Play to your strengths: go with the lightest frame and wheels. The Specialized Tarmac Pro is the best climber in game. Used with the Lightweight Meilenstein wheels, your flat time would be ~8 seconds longer, but your climb will be ~5 seconds shorter. Only use this setup if you think you can hang with the pack on the flats. If you’re able to do that, this setup will deliver you with a great chance to attack on the climb!

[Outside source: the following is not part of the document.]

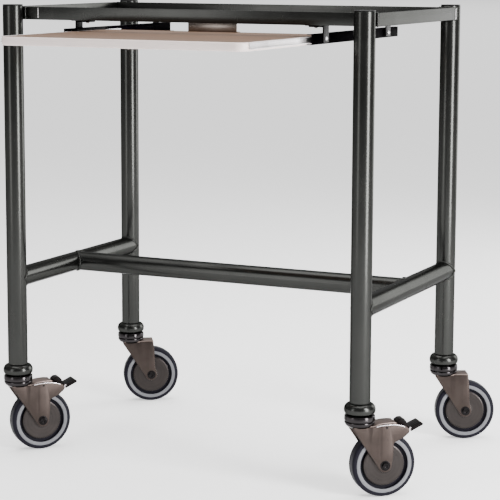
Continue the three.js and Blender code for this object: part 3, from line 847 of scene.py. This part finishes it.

Help your weakness: go with a decently aero frame and wheels that are aero but on the lighter side. The Specialized Venge S-Works, Cervelo S5, or Felt AR are all solid frame choices, as is the Tron. (See our fastest frames list for more recommendations.) For wheels, go with the Zipp 858 or 454s which are both a bit lighter than the disc wheels, while still quite aero. If you don’t have either of these Zipp wheelsets, a disc wheelset is your next best option, even if it looks goofy on a road bike.

Questions or Comments?

I welcome your comments below!

Changelog

June 19, 2020: added Tarmac Pro frame as a recommendation after running another speed test and realizing the first test’s climb time wasn’t correct. The Tarmac Pro climbs 1s faster than the most aero frames in our 75kg, 300 watts steady tests. So it’s a good choice if you’re looking for the very lightest rig.